Background: Advances in personalized medicine require the identification of variables that predict differential response to treatments as well as the development and refinement of methods to transform predictive information into actionable recommendations.
Objective: To illustrate and test a new method for integrating predictive information to aid in treatment selection, using data from a randomized treatment comparison.
Method: Data from a trial of antidepressant medications (N = 104) versus cognitive behavioral therapy (N = 50) for Major Depressive Disorder were used to produce predictions of post-treatment scores on the Hamilton Rating Scale for Depression (HRSD) in each of the two treatments for each of the 154 patients. The patient's own data were not used in the models that yielded these predictions. Five pre-randomization variables that predicted differential response (marital status, employment status, life events, comorbid personality disorder, and prior medication trials) were included in regression models, permitting the calculation of each patient's Personalized Advantage Index (PAI), in HRSD units.
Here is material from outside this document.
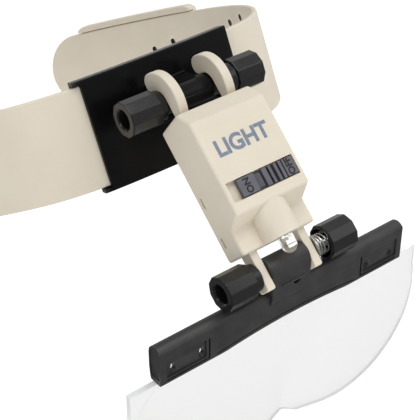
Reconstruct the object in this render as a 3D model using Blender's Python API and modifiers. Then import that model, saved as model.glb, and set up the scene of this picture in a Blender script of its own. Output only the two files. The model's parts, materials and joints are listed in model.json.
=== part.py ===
"""Head visor magnifier: an open headband, a tilting LED lamp box and a tilting lens bar.

The origin is the middle of the flat inner face of the brow pad. +X is the wearer's left,
-Y points forwards, away from the forehead, and +Z is up.
"""
import bmesh
import bpy
from math import asin, cos, pi, radians, sin, sqrt
from mathutils import Matrix, Vector

MM = 0.001
GAP = 0.3 * MM

# Where the two hinge axes lie, and how far the parts that hang on them lean at rest
UPPER_AXIS = Vector((0, -19.73, 4.45)) * MM
UPPER_AXIS_IN_LAMP = Vector((0, 5.75, 1.16)) * MM
LAMP_LEAN = radians(-21.7)
LOWER_AXIS_IN_LAMP = Vector((0, 2.2, -59.0)) * MM
LENS_LEAN = radians(27)

# Headband: the strap's outer face in plan, from the brow backwards, as arcs (radius, length)
BAND_ARCS = [(radius * MM, length * MM) for radius, length in
             ((227, 26.8), (38.3, 25.6), (79.5, 69.3), (205, 84), (73.5, 60))]
BAND_FRONT = -7.3 * MM
STRAP_TOP = 17.0 * MM
STRAP_BOTTOM = -15.9 * MM
STRAP_THICK = 1.9 * MM
STRAP_REACH = 217 * MM
STRAP_STEP = 5 * MM
SIZE_HOLES = [(s * MM, z * MM) for s, z in ((94.5, 12.5), (105.5, 10.5), (146, 6), (158, 4))]
SIZE_HOLE_RADIUS = 1.35 * MM
PEG_RADIUS = 1.05 * MM
PEG_HEIGHT = 1.6 * MM

KEEPER_START = 131 * MM
KEEPER_END = 197 * MM
KEEPER_WALL = 1.6 * MM
KEEPER_LIP = 2.4 * MM

PAD_HALF_ARC = 45 * MM
PAD_HALF_HEIGHT = 13 * MM
PAD_FLAT_HALF = 6 * MM

# Brow plate, its bracket and the barrel of the upper hinge
PLATE_HALF_ARC = 28.6 * MM
PLATE_TAB = 2.2 * MM
PLATE_TOP = 18.7 * MM
PLATE_BOTTOM = -17.6 * MM
PLATE_THICK = 1.1 * MM
PLATE_LIP = 2.1 * MM
BARREL_RADIUS = 4.2 * MM
UPPER_BARREL_HALF = 7.15 * MM
FOOT_HALF = 6.9 * MM
FOOT_THICK = 2.6 * MM

# Hooks of the lamp box around the knobs' necks
HOOK_IN = 7.45 * MM
HOOK_OUT = 10.75 * MM
HOOK_RADIUS = 10.5 * MM
EYE_RADIUS = 4.4 * MM
HOOK_TIP = 91
HOOK_ROOT = 226
HOOK_FOOT = -9.2 * MM

# Bolts and knobs
BOLT_RADIUS = 1.5 * MM
BORE_RADIUS = 1.85 * MM
KNOB_RADIUS = 5.9 * MM
KNOB_FACETS = 10
KNOB_HOLLOW = 3.1 * MM
COLLAR_RADIUS = 5.0 * MM
NECK_RADIUS = 3.6 * MM
UPPER_BOLT = (-17.8 * MM, 19.8 * MM)
UPPER_LEFT_BODY = (13.2 * MM, 24.6 * MM)
UPPER_RIGHT_BODY = (16.4 * MM, 26.6 * MM)
LOWER_BOLT = (-18.2 * MM, 20.0 * MM)
LOWER_LEFT_BODY = (14.2 * MM, 24.6 * MM)
LOWER_RIGHT_BODY = (15.6 * MM, 25.9 * MM)
LOWER_LEFT_NECK = 4.2 * MM
LOWER_LEFT_COLLAR = 4.5 * MM
LOWER_RIGHT_COLLAR = 5.2 * MM
SPRING_CUP = 3.4 * MM
SPRING_END = 18.3 * MM
SPRING_RADIUS = 3.2 * MM
SPRING_WIRE = 0.35 * MM
SPRING_TURNS = 4.5
WASHER_RADIUS = 4.0 * MM
WASHER_THICK = 0.5 * MM

# Lamp box, in its own frame: x across, y back, z up
BOX_HALF = 14.15 * MM
BOX_FRONT = -10.3 * MM
BOX_BACK = 7.6 * MM
BOX_ROOF = [(BOX_FRONT, -10.6 * MM), (-5.3 * MM, -5.5 * MM), (BOX_BACK, -6.8 * MM)]
BOX_ROUNDING = 0.9 * MM
BOX_STEP = -40.7 * MM
PLATFORM_FRONT = -2.75 * MM
PLATFORM_TOP = -44.1 * MM
BOX_BOTTOM = -51.9 * MM
FRONT_WALL = 2.6 * MM
WALL = 1.5 * MM
LEDGE = 0.75 * MM
COVER_THICK = 1.5 * MM
COVER_TOP = -11.6 * MM
SLOT_HALF = 12.7 * MM
SLOT_TOP = -30.85 * MM
SLOT_BOTTOM = -37.25 * MM
SLOT_DEPTH = 1.9 * MM
SLIDER_LENGTH = 21.2 * MM
NOSE_Y = -4.0 * MM
NOSE_RADIUS = 6.1 * MM
NOSE_MOUTH = 6.3 * MM
SLIT_HEIGHTS = [-32.0 * MM, -45.6 * MM]
SLIT_HALF = 1.7 * MM
STEM_TOP = -33.45 * MM
STEM_BOTTOM = -34.65 * MM
STEM_HALF = 0.9 * MM
RIDGES = 7
RIDGE_PITCH = 1.9 * MM
RIDGE_GROOVE = 1.0 * MM
LED_Y = -5.6 * MM
LED_RADIUS = 2.5 * MM
LED_TIP = -57.6 * MM
LED_LENGTH = 8.6 * MM
ARM_IN = 7.9 * MM
ARM_OUT = 10.9 * MM
ARM_FRONT = -0.5 * MM
ARM_BACK = 5.0 * MM
ARM_END = -64.8 * MM

# Lens bar and lens, in the bar's own frame with the lower axis as its origin
LOWER_BARREL_HALF = 7.6 * MM
BAR_HALF = 49.15 * MM
BAR_FRONT = -3.0 * MM
BAR_BACK = 2.9 * MM
BAR_TOP = -6.9 * MM
BAR_BOTTOM = -21.1 * MM
ARCH_HALF = 29 * MM
ARCH_RISE = 2.0 * MM
KEYHOLES = [x * MM for x in (-44.3, -33.6, 33.6, 44.3)]
KEYHOLE_Z = -16.0 * MM
LENS_THICK = 2.0 * MM
LENS_Y = 0.3 * MM
LENS_HALF = 59.5 * MM
LENS_TOP = -21.5 * MM
BAR_END_WALL = 1.5 * MM
DOME_STEP = 0.1 * MM
TONGUE_TOP = -12.6 * MM
LOBE_X = 25.5 * MM
LOBE_Z = -36.5 * MM
LOBE_RADIUS = 34 * MM
NOSE_NOTCH = -62.8 * MM
DOME_X = 26 * MM
DOME_Z = -50 * MM
DOME_RADIUS = 36 * MM
DOME_HEIGHT = 2.6 * MM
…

Results: For 60% of the sample a clinically meaningful advantage (PAI≥3) was predicted for one of the treatments, relative to the other. When these patients were divided into those randomly assigned to their "Optimal" treatment versus those assigned to their "Non-optimal" treatment, outcomes in the former group were superior (d = 0.58, 95% CI .17-1.01).
Conclusions: This approach to treatment selection, implemented in the context of two equally effective treatments, yielded effects that, if obtained prospectively, would rival those routinely observed in comparisons of active versus control treatments.